Given records
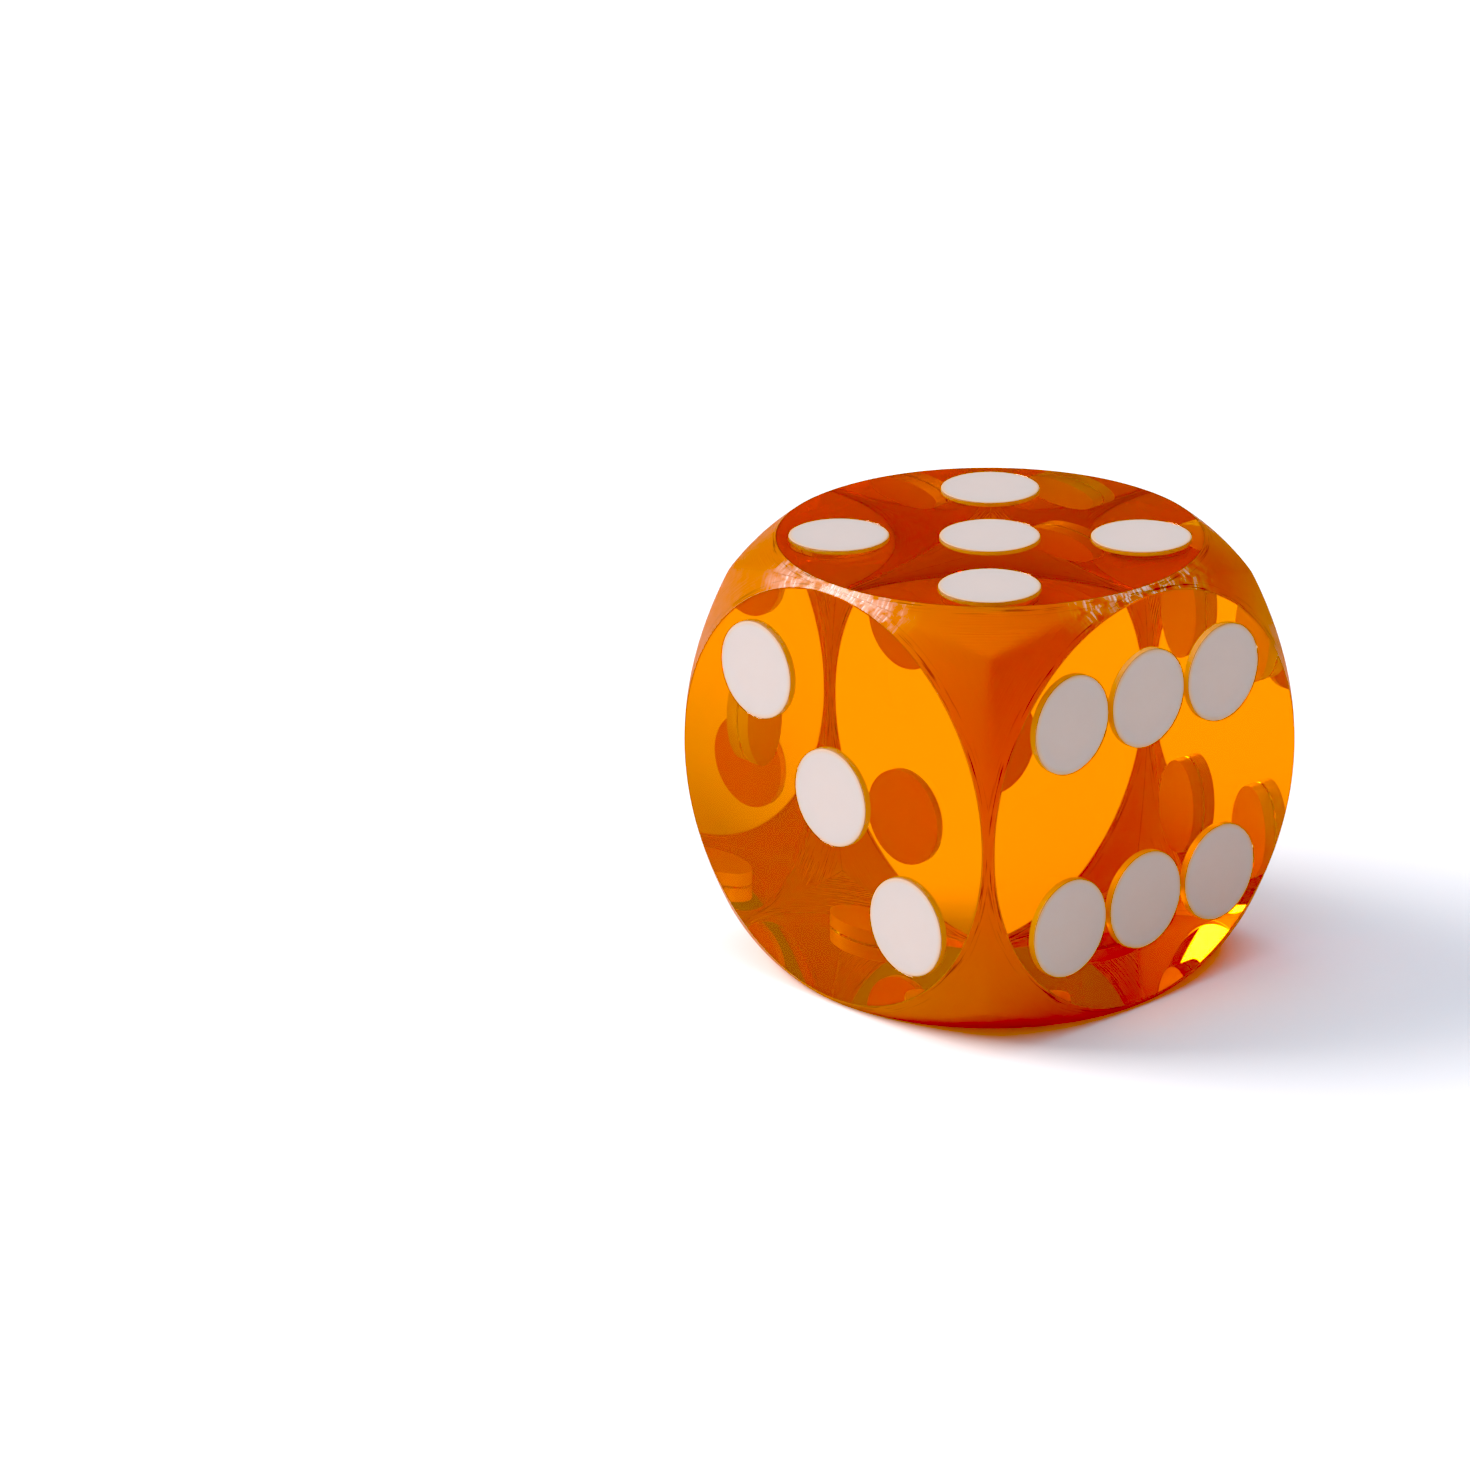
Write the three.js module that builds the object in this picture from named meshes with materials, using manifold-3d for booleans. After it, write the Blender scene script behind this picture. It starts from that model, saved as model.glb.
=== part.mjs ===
// A turned-edge casino die: a clear amber body with twenty-one white pips inlaid flush in its faces.
// Millimetres, +Z up. The die stands on its two, and the origin is under its middle.
// Opposite faces add up to seven: 5 is up and 2 down, 6 looks to +X and 1 to -X, 4 to +Y and 3 to -Y.
import * as THREE from 'three';
import { mergeVertices } from 'three/addons/utils/BufferGeometryUtils.js';
import Module from 'manifold-3d';

// Driving dimensions.
const acrossFlats = 14.29; // from one flat face to the opposite one
const pipDiameter = 3.24;
const pipDepth = 0.5; // thickness of a pip
const pipWall = 0.2; // body left between two neighbouring pips of the six
const flatRim = 0.42; // flat left outside a corner pip, up to where the turned edge begins
const turnedAngle = 37.5; // degrees that the turned edge falls away from its flat
const bondGap = 0.02; // bond line between a pip and its pocket, at the side and below

// Roundness of the faceted solids.
const turnedSegments = 96; // round a turned edge, a multiple of 8 so that all four sides match
const pipSegments = 36;

// Worked out from the driving dimensions.
const halfFlats = acrossFlats / 2;
const pipRadius = pipDiameter / 2;
const pipSpacing = pipDiameter + pipWall; // middle of a pip to the next one, along a row
const flatRadius = pipSpacing * Math.SQRT2 + pipRadius + flatRim; // edge circle of each flat face
const turnedReach = halfFlats / Math.tan(THREE.MathUtils.degToRad(turnedAngle)); // from that circle to the middle

// Each face turns +Z outwards. Its pips lie on a three by three grid, counted in spacings.
const corners = [[-1, -1], [-1, 1], [1, -1], [1, 1]];
const middle = [0, 0];
const faces = [
  { value: 1, turnX: 0, turnY: -Math.PI / 2, seats: [middle] },
  { value: 2, turnX: Math.PI, turnY: 0, seats: [[-1, -1], [1, 1]] },
  { value: 3, turnX: Math.PI / 2, turnY: 0, seats: [[-1, 1], middle, [1, -1]] },
  { value: 4, turnX: -Math.PI / 2, turnY: 0, seats: corners },
  { value: 5, turnX: 0, turnY: 0, seats: [...corners, middle] },
  { value: 6, turnX: 0, turnY: Math.PI / 2, seats: [...corners, [-1, 0], [1, 0]] },
];

const wasm = await Module();
wasm.setup();

// A closed three.js geometry as a solid that can be cut.
function toSolid(geometry) {
  const bare = geometry.clone();
  bare.deleteAttribute('normal');
  bare.deleteAttribute('uv');
  const merged = mergeVertices(bare);
  return new wasm.Manifold(
    new wasm.Mesh({
      numProp: 3,
      vertProperties: merged.attributes.position.array,
      triVerts: new Uint32Array(merged.index.array),
    }),
  );
}

// A cut solid back to a geometry with flat facets.
function toGeometry(solid) {
  const mesh = solid.getMesh();
  const shared = new THREE.BufferGeometry();
  shared.setAttribute('position', new THREE.BufferAttribute(mesh.vertProperties, 3));
  shared.setIndex(new THREE.BufferAttribute(mesh.triVerts, 1));
  const faceted = shared.toNonIndexed();
  faceted.computeVertexNormals();
  return faceted;
}

// A short cylinder that stands along +Z, with its top at topHeight.
function disc(radius, thickness, topHeight) {
  const geometry = new THREE.CylinderGeometry(radius, radius, thickness, pipSegments);
  geometry.rotateX(Math.PI / 2);
  geometry.translate(0, 0, topHeight - thickness / 2);
  return geometry;
}

// The frame of one face: its +Z is the outward normal, from the middle of the die.
function faceGroup(face) {
  const group = new THREE.Group();
  group.rotation.set(face.turnX, face.turnY, 0);
  group.updateMatrix();
  return group;
}

// Two equal blunt cones, base to base, about +Y: the shape that turning leaves round one pair of flats.
function doubleCone() {
  const profile = [
    new THREE.Vector2(0, -halfFlats),
    new THREE.Vector2(flatRadius, -halfFlats),
    new THREE.Vector2(flatRadius + turnedReach, 0),
    new THREE.Vector2(flatRadius, halfFlats),
    new THREE.Vector2(0, halfFlats),
  ];
  return new THREE.LatheGeometry(profile, turnedSegments);
}

// The body is what three double cones share, one along each axis, less one pocket for each pip.
function makeBody() {
  const alongX = doubleCone().rotateZ(Math.PI / 2);
  const alongY = doubleCone();
  const alongZ = doubleCone().rotateX(Math.PI / 2);
  let solid = toSolid(alongX).intersect(toSolid(alongY)).intersect(toSolid(alongZ));
  const pocketDepth = pipDepth + bondGap;
  const overshoot = 1; // the cutter stands out of the face, so that the pocket's mouth is clean
  for (const face of faces) {
    const frame = faceGroup(face).matrix;
    for (const [column, row] of face.seats) {
      const cutter = disc(pipRadius + bondGap, pocketDepth + overshoot, halfFlats + overshoot);
      cutter.translate(column * pipSpacing, row * pipSpacing, 0);
      cutter.applyMatrix4(frame);
      solid = solid.subtract(toSolid(cutter));
    }
  }
  const clearAmber = new THREE.MeshStandardMaterial({
    color: 0xf5a000,
    roughness: 0.06,
    metalness: 0,
    transparent: true,
    opacity: 0.85,
  });
  const body = new THREE.Mesh(toGeometry(solid), clearAmber);
  body.name = 'body';
  return body;
}

// The pips of one face, each a separate inlaid disc.
function makePips(face) {
  const group = faceGroup(face);
  face.seats.forEach(([column, row], index) => {
    const white = new THREE.MeshStandardMaterial({ color: 0xf4f2ef, roughness: 0.25, metalness: 0 });
    const pip = new THREE.Mesh(disc(pipRadius, pipDepth, 0), white);
    pip.position.set(column * pipSpacing, row * pipSpacing, halfFlats);
    pip.name = face.value === 1 ? 'face_1_pip' : `face_${face.value}_pip_${index + 1}`;
    group.add(pip);
  });
  return group;
}

const die = new THREE.Group();
die.name = 'casino_die';
die.position.z = halfFlats;
die.add(makeBody());
for (const face of faces) die.add(makePips(face));

const part = new THREE.Group();
part.add(die);

export default part;
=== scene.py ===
import bpy
import numpy as np
from math import atan2, cos, degrees, pi, radians, sin
from mathutils import Matrix, Vector
from mathutils.geometry import delaunay_2d_cdt


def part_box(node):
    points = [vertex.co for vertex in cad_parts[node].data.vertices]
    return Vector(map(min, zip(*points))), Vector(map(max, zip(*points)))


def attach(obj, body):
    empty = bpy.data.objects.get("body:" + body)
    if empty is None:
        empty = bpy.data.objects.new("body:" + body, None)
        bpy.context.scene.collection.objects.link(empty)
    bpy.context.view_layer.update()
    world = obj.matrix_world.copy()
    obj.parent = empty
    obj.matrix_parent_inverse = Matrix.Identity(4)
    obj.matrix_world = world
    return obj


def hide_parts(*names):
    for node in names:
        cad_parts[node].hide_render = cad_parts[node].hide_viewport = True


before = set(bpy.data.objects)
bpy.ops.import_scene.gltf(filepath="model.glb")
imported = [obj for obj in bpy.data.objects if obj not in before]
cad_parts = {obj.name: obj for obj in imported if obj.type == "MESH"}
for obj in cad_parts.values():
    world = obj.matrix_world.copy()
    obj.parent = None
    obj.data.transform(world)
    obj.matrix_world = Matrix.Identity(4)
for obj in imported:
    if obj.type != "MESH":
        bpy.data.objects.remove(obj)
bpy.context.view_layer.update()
mm = 0.001
levelWithin = 0.001 * mm  # points this close to a flat's height are on it
weldWithin = 0.0001 * mm  # points this close are one point

# The die's own sizes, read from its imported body.
low, high = (np.array(corner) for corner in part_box("body"))
dieMiddle = (low + high) / 2
halfFlats = (high[2] - low[2]) / 2
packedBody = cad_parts["body"].data
bodyPoints = np.empty(len(packedBody.vertices) * 3, dtype=np.float32)
packedBody.vertices.foreach_get("co", bodyPoints)
bodyPoints = bodyPoints.reshape(-1, 3).astype(float) - dieMiddle
onTop = bodyPoints[:, 2] > halfFlats - levelWithin
flatRadius = np.hypot(bodyPoints[onTop, 0], bodyPoints[onTop, 1]).max()
cornerReach = np.linalg.norm(bodyPoints, axis=1).max() / np.sqrt(3)  # each coordinate of the sharp corner
turnedAngle = atan2(halfFlats - cornerReach, cornerReach * np.sqrt(2) - flatRadius)


def pipPlace(node):
    # A pip's thinnest side gives its face, and its middle is taken from the middle of the die.
    lowest, highest = (np.array(corner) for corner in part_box(node))
    size = highest - lowest
    axis = int(np.argmin(size))
    middle = (lowest + highest) / 2 - dieMiddle
    return {"node": node, "axis": axis, "sign": float(np.sign(middle[axis])), "middle": middle,
            "radius": float(np.sort(size)[1:].mean() / 2), "thickness": float(size[axis])}


pips = [pipPlace(node) for node in sorted(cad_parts) if node != "body"]


def faceFrame(axis, sign):
    # Rows are two directions along the face and its outward normal, right-handed.
    normal = np.zeros(3)
    normal[axis] = sign
    along = np.roll(np.abs(normal), 1)
    return np.stack([along, np.cross(normal, along), normal])


faces = []
for axis in range(3):
    for sign in (-1.0, 1.0):
        turned = faceFrame(axis, sign)
        seats = [turned[:2] @ pip["middle"] for pip in pips if (pip["axis"], pip["sign"]) == (axis, sign)]
        faces.append({"frame": turned, "seats": seats})
print("die read from the frame:", len(pips), "pips, flat radius", round(flatRadius / mm, 3), "mm, turned edge",
      round(degrees(turnedAngle), 2), "degrees")


def linear(hexColour, alpha=1.0):
    # sRGB hex to the linear colour that a node socket takes
    parts = [int(hexColour[i:i + 2], 16) / 255 for i in (1, 3, 5)]
    return tuple(p / 12.92 if p <= 0.04045 else ((p + 0.055) / 1.055) ** 2.4 for p in parts) + (alpha,)


def addNode(tree, kind, inputs=None, **settings):
    # one node with its settings; an input is a value or another node's output
    node = tree.nodes.new(kind)
    for name, value in settings.items():
        setattr(node, name, value)
    for name, value in (inputs or {}).items():
        sockets = [socket for socket in node.inputs if socket.name == name and socket.enabled]
        socket = node.inputs[name] if isinstance(name, int) else sockets[0]
        if isinstance(value, bpy.types.NodeSocket):
            tree.links.new(value, socket)
        else:
            socket.default_value = value
    return node


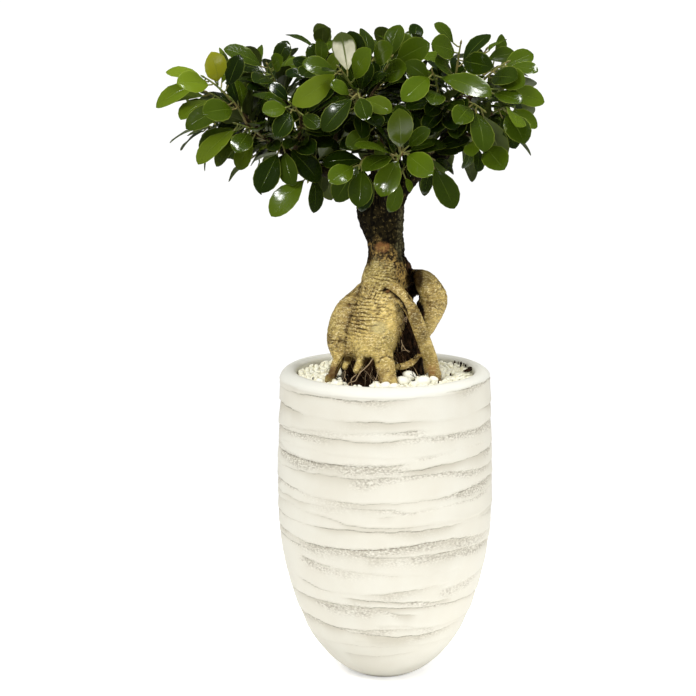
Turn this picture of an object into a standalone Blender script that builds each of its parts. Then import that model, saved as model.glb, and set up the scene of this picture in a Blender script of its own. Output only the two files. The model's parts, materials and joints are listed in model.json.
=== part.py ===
"""Ginseng fig in a tall ridged planter.

One swollen ginseng root with its trunk and boughs, leafy sprays that grow from the bough ends,
potting soil, a top dressing of white pebbles, and the egg-shaped planter that holds them.
Sizes are written in millimetres and turned into metres by MM. The origin is the middle of the
planter's foot, +Z is up and -Y is the front.
"""

import math
import random

import bmesh
import bpy
from mathutils import Matrix, Vector
from mathutils.bvhtree import BVHTree

MM = 0.001
UP = Vector((0, 0, 1))
FIT_GAP = 0.3
GOLDEN_ANGLE = math.radians(137.5)
SMOOTH_ANGLE = math.radians(35)
SEED = 7

# Planter: outlines are (height, radius) points, grooves are (height, sway, phase)
POT_SIDES = 28
WALL = 15
FLOOR_THICKNESS = 16
POT_OUTLINE = ((0, 34), (9, 51), (27, 71), (55, 91), (100, 109), (150, 121), (200, 126),
               (255, 126), (310, 124.5), (352, 123))
POT_FOOT = ((0, 34), (4, 44), (14, 58), (36, 78.5))
INNER_HEIGHTS = (320, 200, 110, 50, FLOOR_THICKNESS)
GROOVES_FULL_ABOVE = 110
LIP = ((356, 123.5), (361.5, 121), (365, 116.5), (366, 112), (365, 107.5), (361.5, 104.5),
       (352, 104.5))
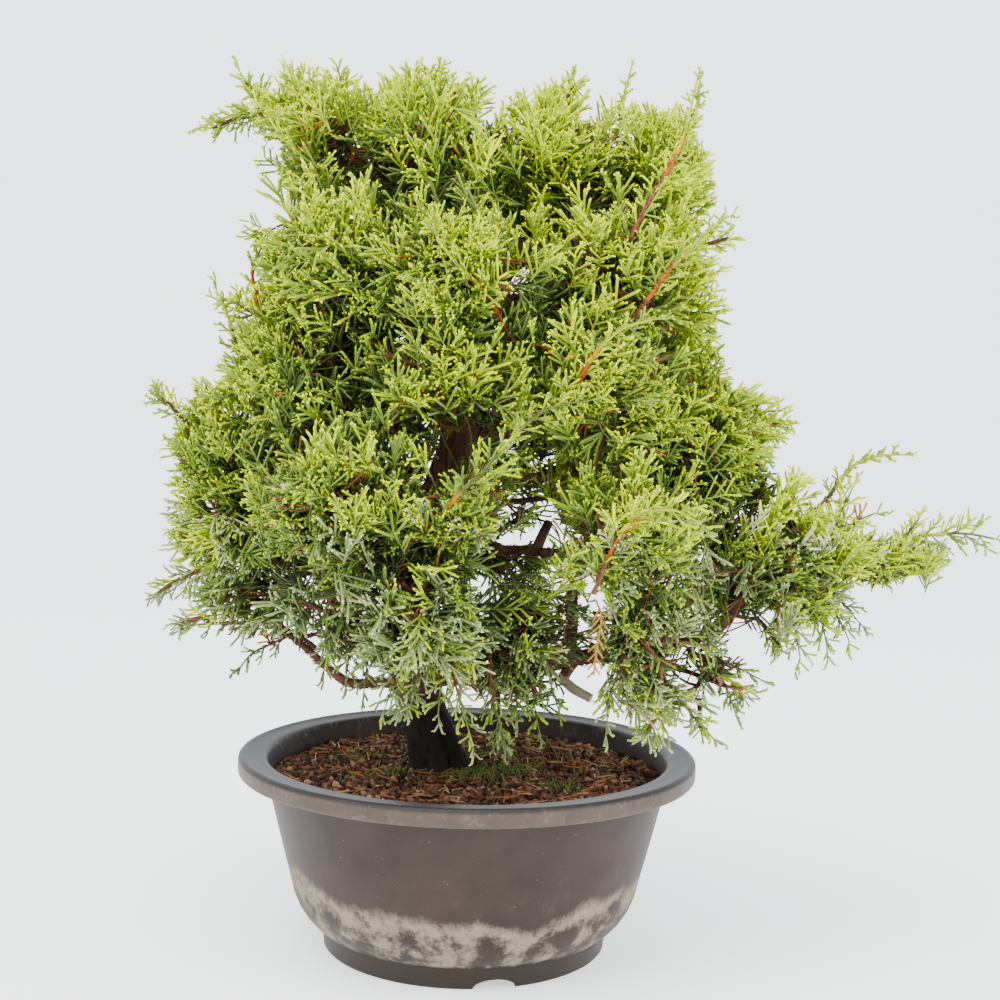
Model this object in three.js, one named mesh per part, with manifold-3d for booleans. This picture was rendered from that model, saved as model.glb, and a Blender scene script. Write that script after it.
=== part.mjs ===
// A juniper bonsai in its round plastic training pot: pot, soil, trunk, boughs and masses of foliage.
// Millimetres, +Z up, front towards -Y. The plant is laid out from a point on the ground near its trunk,
// and the last lines move everything so that the origin is under the middle of the whole object.

import * as THREE from "three";
import { mergeVertices } from "three/addons/utils/BufferGeometryUtils.js";
import Module from "manifold-3d";

const wasm = await Module();
wasm.setup();

// Pot sizes, and how far its axis stands to the right of the layout's origin
const potShift = 2.6;
const rimRadius = 100;
const potHeight = 84;
const bandHeight = 7.5;
const bandThickness = 2;
const lipWidth = 12.8;
const edgeRound = 1;
const shoulderRadius = 89.5;
const kneeRadius = 76.5;
const kneeHeight = 30;
const kneeBend = 15;
const wall = 2.3;
const footTopRadius = 64;
const footRadius = 61.8;
const footHeight = 9.4;
const footRingWidth = 3.4;
const floorThickness = 2.2;
const notchWidth = 18;
const notchHeight = 4;
const notchAngles = [-78, 42, 162];
const potSegments = 30;

// Soil sizes
const soilEdgeHeight = 75;
const soilSlopeRadius = 62;
const soilSlopeHeight = 76.6;
const soilFlatRadius = 38;
const soilHeight = 77.6;

// Pieces that meet keep this gap, so none overlaps its neighbour
const gap = 0.3;

// The trunk's middle line from just under the soil to where it ends in the apex, and its thickness
const trunkLine = [
  [-10.5, 0, 70],
  [-10.5, 0, 78],
  [-17.3, -1, 103],
  [-26, -2, 141],
  [-21, 2, 176],
  [-10, 4, 203],
  [-3.5, 4, 226],
  [1, 3, 260],
  [11, 2, 293],
  [29, 3, 309],
  [43, 3, 328],
];
const trunkRadius = 10.2;
const trunkTipRadius = 1.7;
const trunkTaper = 0.45;
const flareWidth = 2.6;
const flareHeight = 9;
const rootLobes = 5;
const rootLobeDepth = 0.16;

// Foliage: how shoots are dealt out in a mass. A shoot is a twig that opens into a spray of fingers.
const stemRootRadius = 1.9;
const stemTipRadius = 1.2;
const stemStep = 7;
const stemInside = 1.2;
const stemBeyond = 0.3;
const twigTipRadius = 0.9;
const twigShare = 0.24;
const shootsPerMass = 13;
const sprayShortest = 12;
const sprayWidth = 1.08;
const sprayFlatness = 0.8;
const fingers = 5;
const fingerSpread = [0.42, 0.54];
const fingerReach = [0.88, 0.56];
const leaderSpread = 0.06;
const valleySpread = 0.18;
const valleyHeight = 0.4;
const hollowHeight = 0.48;
const sprayTrySizes = [1.35, 1.2, 1.05, 0.9, 0.75, 0.6];
const sprayTryRolls = 3;
const sprayTryPlaces = 5;
const tipTrySizes = [1, 0.95, 0.9];
const tipWidth = 0.5;
const shootTries = 4;
const leastFacing = 0.25;
const rootOffset = 0.6;
const outlineSlack = 1.08;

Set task
Give again the lines from the one with "separate inlaid disc." to the one with "if empty is", both lines included, exactly and with no other line.

Complete response
// The pips of one face, each a separate inlaid disc.
function makePips(face) {
  const group = faceGroup(face);
  face.seats.forEach(([column, row], index) => {
    const white = new THREE.MeshStandardMaterial({ color: 0xf4f2ef, roughness: 0.25, metalness: 0 });
    const pip = new THREE.Mesh(disc(pipRadius, pipDepth, 0), white);
    pip.position.set(column * pipSpacing, row * pipSpacing, halfFlats);
    pip.name = face.value === 1 ? 'face_1_pip' : `face_${face.value}_pip_${index + 1}`;
    group.add(pip);
  });
  return group;
}

const die = new THREE.Group();
die.name = 'casino_die';
die.position.z = halfFlats;
die.add(makeBody());
for (const face of faces) die.add(makePips(face));

const part = new THREE.Group();
part.add(die);

export default part;
=== scene.py ===
import bpy
import numpy as np
from math import atan2, cos, degrees, pi, radians, sin
from mathutils import Matrix, Vector
from mathutils.geometry import delaunay_2d_cdt


def part_box(node):
    points = [vertex.co for vertex in cad_parts[node].data.vertices]
    return Vector(map(min, zip(*points))), Vector(map(max, zip(*points)))


def attach(obj, body):
    empty = bpy.data.objects.get("body:" + body)
    if empty is None:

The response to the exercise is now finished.